Un plafond de 60 USD par baril pour le prix du pétrole brut russe, imposé par le G7, l'Australie et l'UE, est entré en vigueur le 5 décembre.
Cette sanction interdit aux armateurs, aux financiers et aux assureurs de manipuler du pétrole brut russe dont le prix est supérieur au seuil de 60 USD. Elle s'ajoute à l'embargo de l'UE sur les importations de pétrole russe par voie maritime.
Ce plafond vise à limiter la capacité de la Russie à financer sa guerre en Ukraine. Mais l'Occident veut aussi éviter un effondrement de la production qui pourrait entraîner une spirale des prix mondiaux du pétrole.

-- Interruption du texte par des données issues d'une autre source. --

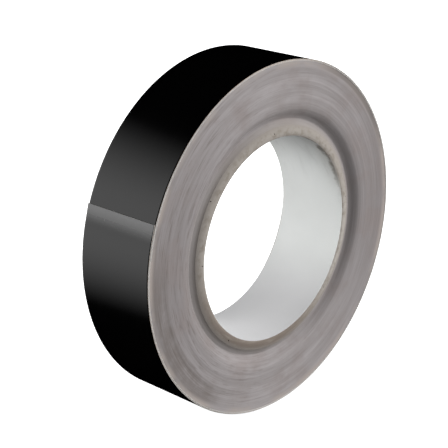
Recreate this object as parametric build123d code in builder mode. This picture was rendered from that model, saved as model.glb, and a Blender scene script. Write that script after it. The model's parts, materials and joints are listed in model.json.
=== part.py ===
from build123d import *
from math import asin, degrees, pi, tan
import os

# Roll of black-faced copper foil tape, wound on a spiral-wound paperboard core.
#
# The roll stands on its rim, as it does on a bench or on a spindle: its axis lies
# along Y, +Z is up, and the dished side that shows how the turns have slipped
# looks towards -Y. The origin is on the bore's axis, halfway across the tape.
# Angles around the roll are read from the -Y side, anticlockwise from +X.
# All sizes are in millimetres.

# ---------------------------------------------------------------- the core
core_bore_d = 76.2          # a 3 inch core
bore_ply_t = 0.2            # white paper that lines the bore
board_ply_t = 0.5           # each grey board ply
board_ply_count = 7
face_ply_t = 0.2            # smooth paper that the tape is started on
core_front_recess = 0.8     # from the tape's rim plane down to the core's crown
core_back_recess = 1.5
core_crown_drop = 0.75      # how far the cut ends fall from the crown to the outside
core_crown_in = 0.9         # the crown stands this far outside the bore
core_bore_drop = 0.25       # how far the cut ends fall from the crown to the bore
ply_strip_width = 100.0     # paper strip that each ply is wound from
ply_seam_gap = 0.35         # open butt seam between neighbouring wraps of a strip
ply_seam_turn = 137.5       # each ply's seam is this far round from the one inside it
bore_seam_angle = 262.0     # where the bore ply's seam meets the front end

# ---------------------------------------------------------------- the tape
tape_width = 31.75          # 1 1/4 inch
roll_d = 131.5              # diameter that the tape is wound up to
film_t = 0.05               # black polyester facing
foil_t = 0.04               # copper foil
adhesive_t = 0.04           # clear acrylic
liner_t = 0.11              # siliconed paper release liner
dish_depth = 2.6            # how far the turns at the dish's floor have slipped back
dish_floor = 2.4            # the floor lies this far outside the core
dish_reach = 8.5            # the slip dies out this far outside the core
outer_turns = 3             # turns built layer by layer; those inside are one pack

# ------------------------------------------- how the tape starts and ends
start_tab_t = 0.08          # double-sided tape that holds the first turn
start_tab_length = 20.0     # round the core
start_tab_width = 19.0      # along the core
cut_edge_angle = 159.4      # where the tape's square-cut end lies
free_end_length = 12.0      # the stretch that a finger lifts
free_end_straight = 6.0     # its last stretch no longer follows the roll

# ---------------------------------------------------------------- derived
bore_r = core_bore_d / 2
core_r = bore_r + bore_ply_t + board_ply_count * board_ply_t + face_ply_t
crown_r = bore_r + core_crown_in
rim_y = tape_width / 2
pitch = film_t + foil_t + adhesive_t + liner_t
wind_r = core_r + start_tab_t
# The tape starts on the +X side and winds clockwise. Its half turns below the axis
# are centred on the bore, and those above it half a pitch to +X, so that each runs
# on from the last as one smooth spiral.
upper_x = pitch / 2
turn_count = round((roll_d / 2 - wind_r) / pitch)
end_r = wind_r + (turn_count + 0.5) * pitch
pack_r = end_r - outer_turns * pitch
peel_angle = cut_edge_angle + degrees(free_end_length / end_r)

# Laminae from the outside in: name, depth below the strip's outer face, thickness.
laminae = {
    "black_film": (0, film_t),
    "copper_foil": (film_t, foil_t),
    "adhesive": (film_t + foil_t, adhesive_t),
    "release_liner": (film_t + foil_t + adhesive_t, liner_t),
}

os.makedirs("parts", exist_ok=True)


def save(part, name):
    """Labels a finished piece and writes it as its own STEP file."""
    part.label = name
    export_step(part, f"parts/{name}.step")


# ================================================================ the core
def end_drop(r):
    """How far the core's cut end lies below its crown at radius r."""
    if r < crown_r:
        return core_bore_drop * ((crown_r - r) / (crown_r - bore_r)) ** 2
    return core_crown_drop * ((r - crown_r) / (core_r - crown_r)) ** 2


def core_ply(inner_r, thickness, seam_angle):
    """One paper ply: a sleeve with one open helical seam, its ends on the crown."""
    outer_r = inner_r + thickness
    front = -rim_y + core_front_recess
    back = rim_y - core_back_recess
    mean_r = (inner_r + outer_r) / 2
    wrap_angle = asin(ply_strip_width / (2 * pi * mean_r))
    lead = 2 * pi * mean_r * tan(wrap_angle)
    with BuildPart() as ply:
        with BuildSketch(Plane.XY):
            Polygon(
                (inner_r, front + end_drop(inner_r)),
                (outer_r, front + end_drop(outer_r)),
                (outer_r, back - end_drop(outer_r)),
                (inner_r, back - end_drop(inner_r)),
                align=None,
            )
        revolve(axis=Axis.Y)
        with BuildLine(Plane(origin=(0, -rim_y, 0), x_dir=(1, 0, 0), z_dir=(0, 1, 0))) as seam:
            Helix(pitch=lead, height=tape_width, radius=mean_r)
        section = Plane(
            origin=seam.line @ 0, x_dir=(1, 0, 0), z_dir=seam.line % 0
        )
        with BuildSketch(section):
            Rectangle(4 * thickness, ply_seam_gap)
        sweep(path=seam.line, is_frenet=True, mode=Mode.SUBTRACT)
    return Rotation(0, -seam_angle, 0) * ply.part


seam_angle = bore_seam_angle
save(core_ply(bore_r, bore_ply_t, seam_angle), "core_bore_ply")
for number in range(board_ply_count):
    seam_angle += ply_seam_turn
    board_r = bore_r + bore_ply_t + number * board_ply_t
    save(core_ply(board_r, board_ply_t, seam_angle), f"core_board_ply_{number + 1}")
seam_angle += ply_seam_turn
save(core_ply(core_r - face_ply_t, face_ply_t, seam_angle), "core_face_ply")


# ================================================================ the tape
def strip_outline(outer, inner):
    """Closes the two faces of a strip, each a run of arcs, into one outline."""
    add(outer)
    add(inner)
    Line(outer[0] @ 0, inner[0] @ 0)
    Line(outer[-1] @ 1, inner[-1] @ 1)


# The start tab fills the step between the core and the first, round half turn.
tab_half = degrees(start_tab_length / 2 / core_r)
with BuildPart() as start_tab:
    with BuildSketch(Plane.XZ):
        with BuildLine():
            strip_outline(
                [CenterArc((0, 0), wind_r, -90 - tab_half, 2 * tab_half, mode=Mode.PRIVATE)],
                [CenterArc((0, 0), core_r, -90 - tab_half, 2 * tab_half, mode=Mode.PRIVATE)],
            )
        make_face()
    extrude(amount=start_tab_width / 2, both=True)
save(start_tab.part, "start_tab")

# Room for the wound turns. The first of them are held flush with the core's end,
# those at the dish's floor have slipped furthest, and the outer ones not at all.
first_slip = core_front_recess + core_crown_drop
floor_r = core_r + dish_floor
dish_r = core_r + dish_reach
end_slope = 2 * core_crown_drop / (core_r - crown_r)
with BuildPart() as room:
    with BuildSketch(Plane.XY):
        with BuildLine():
            for side_y in (-rim_y, rim_y):
                Spline(
                    (core_r, side_y + first_slip),
                    (floor_r, side_y + dish_depth),
                    tangents=[(1, end_slope), (1, 0)],
                )
                Spline(
                    (floor_r, side_y + dish_depth),
                    (dish_r, side_y),
                    tangents=[(1, 0), (1, 0)],
                )
            Polyline((dish_r, -rim_y), (roll_d, -rim_y), (roll_d, rim_y), (dish_r, rim_y))
            Line((core_r, first_slip - rim_y), (core_r, first_slip + rim_y))
        make_face()
    revolve(axis=Axis.Y)

# All but the outer turns, as one pack. Its outline has two steps of one pitch: next
# to the core where the strip starts, and outside where it runs on as those turns.
with BuildPart() as wound_turns:
    with BuildSketch(Plane.XZ):
        with BuildLine():
            crest = CenterArc((upper_x, 0), pack_r - pitch, 0, peel_angle)
            CenterArc((0, 0), pack_r - upper_x, 180, 180)
            step = CenterArc((upper_x, 0), pack_r, peel_angle, 180 - peel_angle)
            Line(crest @ 1, step @ 0)
        make_face()
        with BuildLine():
            CenterArc((0, 0), wind_r, 180, 180)
            arch = CenterArc((upper_x, 0), wind_r + upper_x, 0, 180)
            Line(arch @ 0, (wind_r, 0))
        make_face(mode=Mode.SUBTRACT)
    extrude(amount=tape_width, both=True)
    add(room.part, mode=Mode.INTERSECT)
save(wound_turns.part, "wound_turns")


def outer_face(depth):
    """A face of the outer turns, clockwise from the pack's step to the peel line."""
    r = pack_r - depth
    arcs = [CenterArc((upper_x, 0), r, peel_angle, -peel_angle)]
    for turn in range(outer_turns):
        arcs.append(CenterArc((0, 0), r + upper_x, 0, -180))
        r += pitch
        end = peel_angle if turn == outer_turns - 1 else 0
        arcs.append(CenterArc((upper_x, 0), r, 180, end - 180))
    return arcs


def free_face(depth):
    """A face of the loose end, which follows the roll and then runs straight."""
    bent = degrees((free_end_length - free_end_straight) / end_r)
    arc = CenterArc((upper_x, 0), end_r - depth, peel_angle, -bent)
    return [arc, Line(arc @ 1, (arc @ 1) + (arc % 1) * free_end_straight)]


for name, (depth, thickness) in laminae.items():
    for suffix, face in (("", outer_face), ("_end", free_face)):
        outer = face(depth)
        inner = face(depth + thickness)
        with BuildPart() as lamina:
            with BuildSketch(Plane.XZ):
                with BuildLine():
                    strip_outline(outer, inner)
                make_face()
            extrude(amount=rim_y, both=True)
        save(lamina.part, name + suffix)

wound_length = pi * turn_count * (wind_r + end_r)
across = 2 * end_r - pitch
print(f"{turn_count} turns, {wound_length / 1000:.1f} m of tape, {across:.1f} mm across")
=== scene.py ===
# %% [markdown]
# # A wide roll of copper foil tape
#
# The roll stands on its rim on a pale studio floor. Everything with a real size
# comes in with the frame: nine paper plies of the core, a pack of wound turns, and
# the last turns of the tape layer by layer, with a loose end that peels up.
# This script gives those pieces the surfaces they have on the real thing. It works
# in metres; the roll's axis lies along Y and its dished side looks towards -Y.

import json
from math import atan2, cos, degrees, exp, hypot, pi, radians, sin

import bmesh
import bpy
from mathutils import Matrix, Vector, noise


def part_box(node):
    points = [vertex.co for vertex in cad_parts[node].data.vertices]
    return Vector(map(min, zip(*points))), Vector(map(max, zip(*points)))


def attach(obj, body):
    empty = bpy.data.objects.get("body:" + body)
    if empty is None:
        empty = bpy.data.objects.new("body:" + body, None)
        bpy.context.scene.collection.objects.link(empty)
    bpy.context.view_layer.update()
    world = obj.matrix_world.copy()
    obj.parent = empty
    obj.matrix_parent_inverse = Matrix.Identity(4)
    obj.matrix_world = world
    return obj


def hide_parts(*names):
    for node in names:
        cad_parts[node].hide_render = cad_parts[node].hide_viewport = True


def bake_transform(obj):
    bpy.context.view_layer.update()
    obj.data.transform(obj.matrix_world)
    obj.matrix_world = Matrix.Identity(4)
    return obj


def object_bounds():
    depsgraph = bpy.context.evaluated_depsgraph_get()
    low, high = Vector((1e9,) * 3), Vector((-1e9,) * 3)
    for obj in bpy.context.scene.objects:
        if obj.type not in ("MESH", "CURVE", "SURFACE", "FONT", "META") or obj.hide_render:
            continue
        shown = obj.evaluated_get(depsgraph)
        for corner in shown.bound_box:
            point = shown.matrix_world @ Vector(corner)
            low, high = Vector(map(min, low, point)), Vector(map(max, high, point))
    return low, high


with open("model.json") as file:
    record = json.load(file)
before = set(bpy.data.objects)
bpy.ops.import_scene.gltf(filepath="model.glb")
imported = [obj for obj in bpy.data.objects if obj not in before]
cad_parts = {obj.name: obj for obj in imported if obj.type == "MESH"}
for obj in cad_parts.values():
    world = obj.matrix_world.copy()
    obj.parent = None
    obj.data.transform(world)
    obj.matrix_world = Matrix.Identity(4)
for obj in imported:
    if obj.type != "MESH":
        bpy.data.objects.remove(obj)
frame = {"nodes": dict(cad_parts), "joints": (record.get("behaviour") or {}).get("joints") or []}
cad_box = [list(corner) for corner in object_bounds()]
MM = 0.001
print("the model's box, in metres:", cad_box)

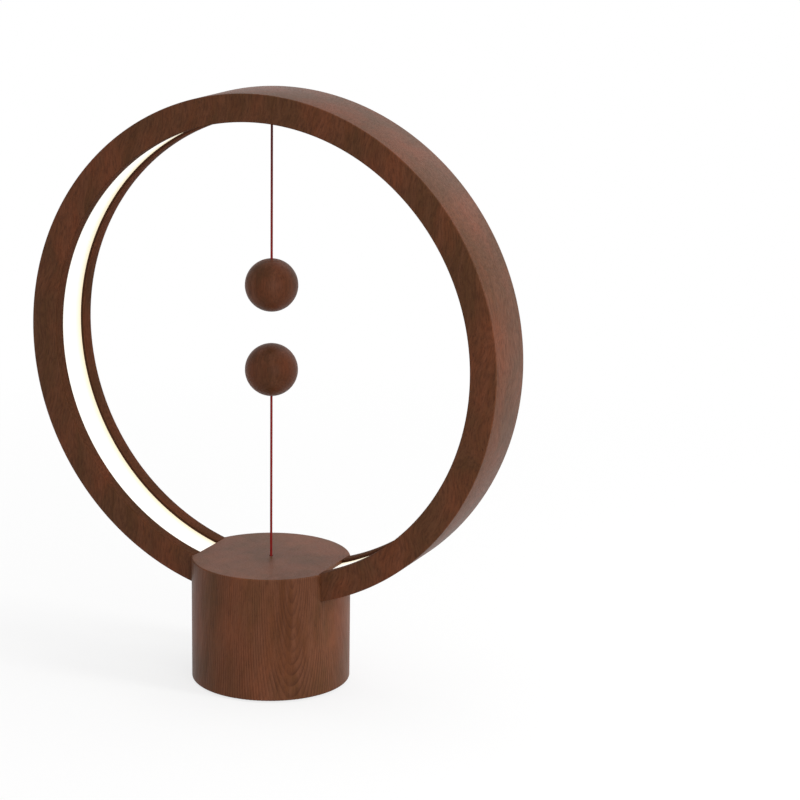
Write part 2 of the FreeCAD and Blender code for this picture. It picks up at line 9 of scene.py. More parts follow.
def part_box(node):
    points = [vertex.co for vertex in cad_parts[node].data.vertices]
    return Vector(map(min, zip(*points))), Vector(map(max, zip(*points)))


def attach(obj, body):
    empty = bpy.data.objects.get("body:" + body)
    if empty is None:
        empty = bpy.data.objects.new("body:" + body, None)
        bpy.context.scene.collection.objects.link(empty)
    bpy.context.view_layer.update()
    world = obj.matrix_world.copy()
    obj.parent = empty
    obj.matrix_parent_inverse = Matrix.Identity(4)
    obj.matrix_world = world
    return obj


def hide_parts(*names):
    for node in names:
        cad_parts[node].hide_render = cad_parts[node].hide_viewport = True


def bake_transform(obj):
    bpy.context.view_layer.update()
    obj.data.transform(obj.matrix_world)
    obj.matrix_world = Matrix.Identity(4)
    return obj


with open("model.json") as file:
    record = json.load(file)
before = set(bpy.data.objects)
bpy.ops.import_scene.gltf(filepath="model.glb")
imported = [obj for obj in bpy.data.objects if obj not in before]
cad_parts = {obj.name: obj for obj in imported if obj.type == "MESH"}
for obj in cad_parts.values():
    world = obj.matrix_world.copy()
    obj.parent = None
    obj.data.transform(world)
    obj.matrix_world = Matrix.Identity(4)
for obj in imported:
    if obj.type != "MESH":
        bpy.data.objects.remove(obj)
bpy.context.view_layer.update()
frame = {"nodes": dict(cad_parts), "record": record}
nodes = frame["nodes"]
slots = {s["node"]: s["material_slot"] for s in frame["record"]["subparts"]}
mm = 0.001
print("frame loaded:", len(nodes), "nodes")


# sizes that several pieces share, as the solids have them
lamp = {
    "ringCentre": 155.0 * mm,
    "ringOuter": 115.0 * mm,
    "ringInner": 102.5 * mm,
    "ringDepth": 31.0 * mm,
    "grooveWidth": 18.0 * mm,
    "grooveFloor": 108.5 * mm,
    "baseRadius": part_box("base_body")[1].x,
    "baseTop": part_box("base_body")[1].z,
}


def centreOf(node):
    low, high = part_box(node)
    return (low + high) / 2


def addObject(name, data):
    obj = bpy.data.objects.new(name, data)
    bpy.context.scene.collection.objects.link(obj)
    return obj


# nodes and links, for materials and for geometry
def feed(tree, socket, value):
    if isinstance(value, bpy.types.NodeSocket):
        tree.links.new(value, socket)
    elif value is not None:
        socket.default_value = value


def addNode(tree, kind, inputs=None, **settings):
    node = tree.nodes.new(kind)
    for name, value in settings.items():
        setattr(node, name, value)
    for name, value in (inputs or {}).items():
        feed(tree, node.inputs[name], value)
    return node


def math2(tree, operation, a, b=None):
    node = addNode(tree, "ShaderNodeMath", operation=operation)
    feed(tree, node.inputs[0], a)
    feed(tree, node.inputs[1], b)
    return node.outputs[0]


def vec2(tree, operation, a, b=None):
    node = addNode(tree, "ShaderNodeVectorMath", operation=operation)
    feed(tree, node.inputs[0], a)
    feed(tree, node.inputs[1], b)
    return node.outputs["Value" if operation == "LENGTH" else "Vector"]


def noise(tree, vector, scale, detail=3.0, roughness=0.5):
    return addNode(tree, "ShaderNodeTexNoise", {
        "Vector": vector, "Scale": scale, "Detail": detail, "Roughness": roughness}).outputs[0]


def mixColour(tree, share, a, b, blend="MIX"):
    node = addNode(tree, "ShaderNodeMix", data_type="RGBA", blend_type=blend)
    # a colour mixer's share, first and second colour are its sockets 0, 6 and 7
    for socket, value in zip((0, 6, 7), (share, a, b)):
        feed(tree, node.inputs[socket], (*value, 1) if isinstance(value, tuple) else value)
    return node.outputs[2]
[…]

Le pétrole est une cible évidente des sanctions occidentales, car les revenus du pétrole représentent plus de 40% des recettes du budget fédéral russe. Mais ce n'est pas une cible facile.
Les sanctions antérieures ont limité les exportations de pétrole de la Russie, mais cela a entraîné une flambée des prix pour les consommateurs mondiaux. Les recettes du gouvernement russe n'ont pratiquement pas été affectées. Le plafonnement des prix est une tentative de maintenir l'écoulement du pétrole russe tout en refusant au Kremlin un dividende exceptionnel.
Cela fonctionnera-t-il ? Les données recueillies jusqu'à présent suggèrent qu'au prix actuel, probablement pas. Mais le cadre politique qui vient d'être mis en place pourrait constituer un outil sérieux pour exercer une pression accrue sur Moscou à plus long terme.
En 2021, 45% des exportations de pétrole brut russe étaient à destination de l'UE. Aujourd'hui, les sanctions ralentissent la demande de l'UE jusqu'à un filet d'eau. La Russie doit réduire sa propre production ou trouver de nouveaux marchés pour acheter son pétrole.
"Notre hypothèse de base est que la Russie continuera à réorienter la plupart de ses exportations de brut, auparavant destinées à l'UE et aux pays du G7, vers la Chine, l'Inde et la Turquie, entre autres", déclare Dana Bodnar, Economiste chez Atradius.
En théorie, la Russie peut vendre du pétrole à l'Inde ou à la Chine au prix qu'elle souhaite, pour autant que tous les services financiers et de transport associés soient assurés par des pays non membres de l'UE/G7.
Mais étant donné la domination de l'Occident sur ces services, la Russie ne pourra que partiellement contourner le plafonnement des prix. Les navires appartenant à l'Occident ou assurés par lui ne peuvent légalement transporter que du pétrole brut russe vendu en-dessous du seuil de 60 USD.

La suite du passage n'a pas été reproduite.